Damit war Einstein nicht zufrieden. Denn damals, Anfang des zwanzigsten Jahrhunderts zeigten die Beobachtungsdaten ein statisches Universum und auch Einstein war davon überzeugt, dass es sich nicht ändert. Also hat er seine Gleichungen abgeändert. Er hat einen neuen Term eingefügt – eine “kosmologische Konstante”, die im Prinzip wie eine abstoßende Gravitationskraft wirkt. Wenn der Wert für diese Konstante richtig gewählt wird, dann kann diese neue Kraft der Gravitationskraft der Materie im Kosmos entgegenwirken und so die Expansion, die sich eigentlich aus den Gleichungen ergeben würde, aufhalten.

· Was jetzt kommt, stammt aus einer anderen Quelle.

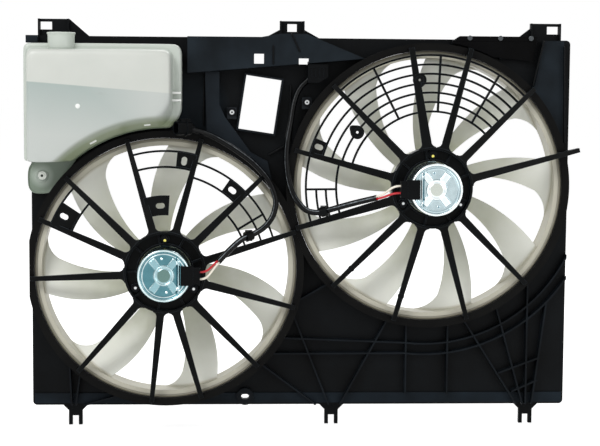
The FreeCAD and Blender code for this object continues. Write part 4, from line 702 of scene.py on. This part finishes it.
for shrink in (0.72, 0.42, 0.14):
    tank_points += [(tank_middle[0] + (x - tank_middle[0]) * shrink, -0.1120,
                     tank_middle[1] + (z - tank_middle[1]) * shrink) for x, y, z in last_ring]
tank_faces = bridge(len(tank_steps) + 3, ring_count)
tank_faces.append(tuple(range(len(tank_points) - ring_count, len(tank_points))))
tank_faces.append(tuple(reversed(range(ring_count))))
tank = shaped("tank_shell", tank_points, tank_faces, tank_white, "shroud", 1)
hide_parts("reservoir_tank")

# The filler neck's section, as radius and height, from the bottom of its bore over the lip.
neck_x, neck_depth = -0.3292, 0.078
neck_sides = 48
neck_profile = [
    (0.0142, 0.2345), (0.0142, 0.2590), (0.0148, 0.2602), (0.0158, 0.2606), (0.0184, 0.2606),
    (0.0191, 0.2603), (0.0193, 0.2596), (0.0192, 0.2589), (0.0187, 0.2580), (0.0183, 0.2570),
    (0.0181, 0.2553), (0.0180, 0.2508), (0.0180, 0.2428), (0.0179, 0.2345),
]
neck_points = []
for radius, height in neck_profile:
    for step in range(neck_sides):
        turn = 2 * math.pi * step / neck_sides
        neck_points.append((neck_x + radius * math.cos(turn), radius * math.sin(turn) - neck_depth,
                            height))
shaped("tank_neck", neck_points, bridge(len(neck_profile), neck_sides, closed=True), tank_white,
       "shroud")

# The fixing tab: its outline, a low rim along it, and a raised pad round the screw.
tab_edge = [(-0.3800, 0.0930), (-0.3804, 0.0600), (-0.3797, 0.0480), (-0.3740, 0.0410),
            (-0.3660, 0.0400), (-0.3540, 0.0400), (-0.3460, 0.0425), (-0.3400, 0.0510),
            (-0.3350, 0.0585), (-0.3270, 0.0690), (-0.3150, 0.0845), (-0.3080, 0.0930)]
tab_x, tab_z = tank_screw_place
tab_points = []
for depth, share in ((0.0342, 1.0), (0.0382, 1.0), (0.0392, 0.99), (0.0394, 0.97), (0.0390, 0.94),
                     (0.0378, 0.90), (0.0374, 0.84)):
    tab_points += [(tab_x + (x - tab_x) * share, -depth, tab_z + (z - tab_z) * share)
                   for x, z in tab_edge]
for depth, reach in ((0.0374, 0.0112), (0.0378, 0.0100), (0.0386, 0.0092), (0.0388, 0.0082),
                     (0.0384, 0.0074), (0.0380, 0.0066), (0.0390, 0.0060), (0.0396, 0.0052),
                     (0.0342, 0.0050)):
    for x, z in tab_edge:
        turn = math.atan2(z - tab_z, x - tab_x)
        tab_points.append((tab_x + reach * math.cos(turn), -depth, tab_z + reach * math.sin(turn)))
tab_rings = len(tab_points) // len(tab_edge)
shaped("tank_tab", tab_points, bridge(tab_rings, len(tab_edge), closed=True), tank_white,
       "shroud", 2)

# Two short ribs on the right side, and two along the arc.
for index, (x, depth, z, length, turn) in enumerate((
        (-0.1740, 0.0830, 0.1805, 0.0130, 0.0), (-0.1740, 0.0830, 0.1705, 0.0130, 0.0),
        (-0.2131, 0.0860, 0.1375, 0.0090, 0.10), (-0.2860, 0.0860, 0.1137, 0.0100, 0.50))):
    soft_block("tank_rib_%d" % (index + 1), (x, -depth, z), (length, 0.012, 0.0032), turn,
               rib_white, "shroud")

# The small round mark on the front face, a low dome.
mark_x, mark_depth, mark_z = -0.3043, 0.1119, 0.1619
mark_sides = 24
dome = ((0.0001, 0.0009), (0.0015, 0.0008), (0.0026, 0.0005), (0.0034, 0.0), (0.0036, -0.0004))
dome_points = []
for radius, rise in dome:
    for step in range(mark_sides):
        turn = 2 * math.pi * step / mark_sides
        dome_points.append((mark_x + radius * math.cos(turn), -mark_depth - rise,
                            mark_z + radius * math.sin(turn)))
dome_faces = bridge(len(dome), mark_sides)
dome_faces.append(tuple(range(mark_sides)))
dome_faces.append(tuple(range(len(dome_points) - mark_sides, len(dome_points))))
shaped("tank_mark", dome_points, dome_faces, rib_white, "shroud")


# Air flap: a sheet of black EPDM rubber, matt and flat. Three grey nylon pins hold its top strip
# on the shroud, and the rest hangs and swings.

# The rubber's and the pins' paler edges are a painted highlight.
rubber = moulded("rubber_black", "#030303", "#060607", "#101113", 0.62, 0.05, 0.0012, 0.0002,
                 0.0004)
finish_nodes(rubber, "flap_strip", "rubber_flap")
finish_nodes(moulded("nylon_grey", "#34393c", "#43494c", "#63696c", 0.45, 0.5, 0.0008, 0.0001),
             "flap_pins")


# Leads: two PVC wires from each motor, red and white, in a woven polyester sleeve. The wires are
# smooth and glossy, with a painted highlight on their edges. The sleeve is black, with a painted
# highlight along its upper side for the shine of its threads.

# The wires' paler edges are a painted highlight.
finish_nodes(moulded("wire_red", "#b00d1c", "#d01024", "#e2404c", 0.35, 0.5, 0.0010, 0.00005),
             "left_red_wire", "right_red_wire")
finish_nodes(moulded("wire_white", "#ece6d6", "#f7f2e4", "#ffffff", 0.35, 0.5, 0.0010, 0.00005),
             "left_white_wire", "right_white_wire")


def woven_sleeve():
    """Black woven sleeve, with a painted highlight along its upper shoulder for its threads' shine.

    The weave is drawn at 4.5 mm, coarser than real, so that it shows.
    """
    material, tree, place = blank("woven_sleeve")
    coordinates = add(tree, "TexCoord", {})
    turned = add(tree, "SeparateXYZ", {"Vector": coordinates.outputs["Normal"]})
    # Painted highlight: a pale line on the upper shoulder, fading towards the back of the run.
    shoulder = add(tree, "Math", {0: turned.outputs["Y"], 1: -0.80, 2: 0.06}, operation="COMPARE")
    lean = add(tree, "VectorMath", {0: coordinates.outputs["Normal"], 1: (-0.50, 0.0, 0.86)},
               operation="DOT_PRODUCT")
    upper = add(tree, "MapRange", {"Value": lean.outputs["Value"], "From Min": 0.10,
                                   "From Max": 0.30})
    weave = add(tree, "TexNoise", {"Vector": place, "Scale": 1 / 0.0045, "Detail": 3.0})
    patch = add(tree, "MapRange", {"Value": weave.outputs["Fac"], "From Min": 0.40,
                                   "From Max": 0.62, "To Min": 0.35, "To Max": 1.0})
    line = add(tree, "Math", {0: shoulder.outputs[0], 1: upper.outputs[0]}, operation="MULTIPLY")
    parts = add(tree, "SeparateXYZ", {"Vector": place})
    front = add(tree, "MapRange", {"Value": parts.outputs["Y"], "From Min": -0.062,
                                   "From Max": -0.080, "To Min": 0.15})
    bright = add(tree, "Math", {0: front.outputs[0], 1: patch.outputs[0]}, operation="MULTIPLY")
    share = add(tree, "Math", {0: line.outputs[0], 1: bright.outputs[0]}, operation="MULTIPLY")
    colour = add(tree, "Mix", {"Factor": share.outputs[0], "A": linear("#050607"),
                               "B": linear("#7c8388")}, data_type="RGBA")
    thread = add(tree, "Bump", {"Height": weave.outputs["Fac"], "Strength": 0.4,
                                "Distance": 0.0003})
    surface = add(tree, "BsdfPrincipled", {"Base Color": colour.outputs["Result"],
                                           "Roughness": 0.26, "Specular IOR Level": 0.12,
                                           "Normal": thread.outputs[0]})
    add(tree, "OutputMaterial", {"Surface": surface.outputs[0]})
    return material


finish_nodes(woven_sleeve(), "left_sleeve", "right_sleeve")


# Studio: a white floor and a white surround, a soft lamp at the upper left, a weaker one at the
# right, and one behind that shows how milky the plastics are.

def looked_at(tree):
    """1 where the camera, a gloss or clear matter looks, and 0 where light is only gathered."""
    path = add(tree, "LightPath", {})
    seen = add(tree, "Math", {0: path.outputs["Is Camera Ray"], 1: path.outputs["Is Glossy Ray"]},
               operation="MAXIMUM")
    either = add(tree, "Math", {0: seen.outputs[0], 1: path.outputs["Is Transmission Ray"]},
                 operation="MAXIMUM")
    return either.outputs[0]


def sweep_white():
    """White floor paint that keeps the unit's shadow and is white to the camera."""
    material, tree, _ = blank("floor_white")
    paint = add(tree, "BsdfDiffuse", {"Color": (0.9, 0.9, 0.9, 1.0)})
    glow = add(tree, "Emission", {"Color": (1.0, 1.0, 1.0, 1.0), "Strength": 0.55})
    both = add(tree, "AddShader", {0: paint.outputs[0], 1: glow.outputs[0]})
    shown = add(tree, "MixShader", {0: looked_at(tree), 1: paint.outputs[0], 2: both.outputs[0]})
    add(tree, "OutputMaterial", {"Surface": shown.outputs[0]})
    return material


floor_mesh = bpy.data.meshes.new("floor")
floor_half = 40.0
floor_mesh.from_pydata(
    [(x * floor_half, y * floor_half, cad_low.z - 0.0005)
     for x, y in ((-1, -1), (1, -1), (1, 1), (-1, 1))], [], [(0, 1, 2, 3)])
floor_mesh.materials.append(sweep_white())
floor = bpy.data.objects.new("floor", floor_mesh)
bpy.context.scene.collection.objects.link(floor)

world = bpy.data.worlds.new("studio")
bpy.context.scene.world = world
world.use_nodes = True
world.node_tree.nodes.clear()
sky_soft = add(world.node_tree, "Background", {"Color": (1.0, 1.0, 1.0, 1.0), "Strength": 0.5})
sky_white = add(world.node_tree, "Background", {"Color": (1.0, 1.0, 1.0, 1.0), "Strength": 1.0})
sky = add(world.node_tree, "MixShader", {0: looked_at(world.node_tree), 1: sky_soft.outputs[0],
                                         2: sky_white.outputs[0]})
add(world.node_tree, "OutputWorld", {"Surface": sky.outputs[0]})

for lamp_name, lamp_place, lamp_power, lamp_size in (
        ("key", (-1.6, -2.2, 2.0), 55.0, 1.4),
        ("fill", (2.2, -2.4, 0.8), 18.0, 1.6),
        ("behind", (0.4, 1.8, 1.6), 22.0, 1.6)):
    lamp = bpy.data.objects.new(lamp_name, bpy.data.lights.new(lamp_name, "AREA"))
    lamp.data.energy = lamp_power
    lamp.data.size = lamp_size
    lamp.location = lamp_place
    lamp.rotation_mode = "QUATERNION"
    lamp.rotation_quaternion = (-Vector(lamp_place)).to_track_quat("-Z", "Y")
    bpy.context.scene.collection.objects.link(lamp)

bpy.context.scene.view_settings.view_transform = "Standard"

Hätte Einstein doch nur seinen ursprünglichen Gleichungen vertraut! Nur ein paar Jahre später konnte Edwin Hubble messen, dass sich das Universum tatsächlich ausdehnt! Hätte Einstein sich an seine Gleichungen gehalten und vorhergesagt, dass das Universum expandiert, dann wäre er vermutlich endgültig als das größte Genie der Menscheit in die Geschichte eingegangen…
Aber auch mit der Einführung der kosmologischen Konstante hat Einstein die Physiker späterer Generationen beeinflusst – und heute wissen wir, dass seine “Eselei” (wie er die Konstante später genannt hat) gar nicht so dumm war.
Um zu verstehen, wie das gemeint ist, müssen wir aber erstmal ein paar Eigenheiten der allgemeinen Gravitationstheorie genauer betrachten. Denn die sagt, dass nicht nur die Masse selbst einen Beitrag zum Gravitationsfeld beiträgt – sondern auch alle anderen Formen von Energie. Wenn wir zum Beispiel zwei absolute identische Würfel aus Gold hätten, dann würden die auch genau gleich viel wiegen. Erhitzt man aber einen der beiden Würfel, dann führt man ihm Energie zu – und die leistet einen Beitrag zur Gravitation. Der heiße Würfel wäre tatsächlich schwerer! Gleiches gilt auch für Druck. Hat man zwei Sprungfedern die genau gleich viel wiegen und drückt man eine davon zusammen, dann führt man ihr Energie zu. Und diese Energie macht die Feder schwerer. Das gilt bei “positiven Druck” – doch es gibt auch “negativen Druck”, der nicht nach außen drückt sondern nach innen “saugt” – und der würde sich als abstoßende Gravitationskraft bemerkbar machen. Und das ist genau das, was die kosmologische Konstante von Einstein tut. Sie beschreibt quasi eine Energie, die den ganzen Raum erfüllt und einen gleichförmigen negativen Druck ausübt – also eine gravitative Abstoßungskraft darstellt.
Aber wie gesagt – erstmal war die kosmologische Konstante sowieso passé. Hubble hatte gezeigt, dass sich das Universum ausdehnt und Einsteins Gleichungen konnten das wunderbar beschreiben. Was sie allerdings nicht beschreiben konnten, war der Grund für die Expansion. Dieses Rätsel konnte man erst dann einigermaßen verstehen, als sich Ende der 1970er Alan Guth Gedanken über “unterkühlte Higgs-Felder” machte.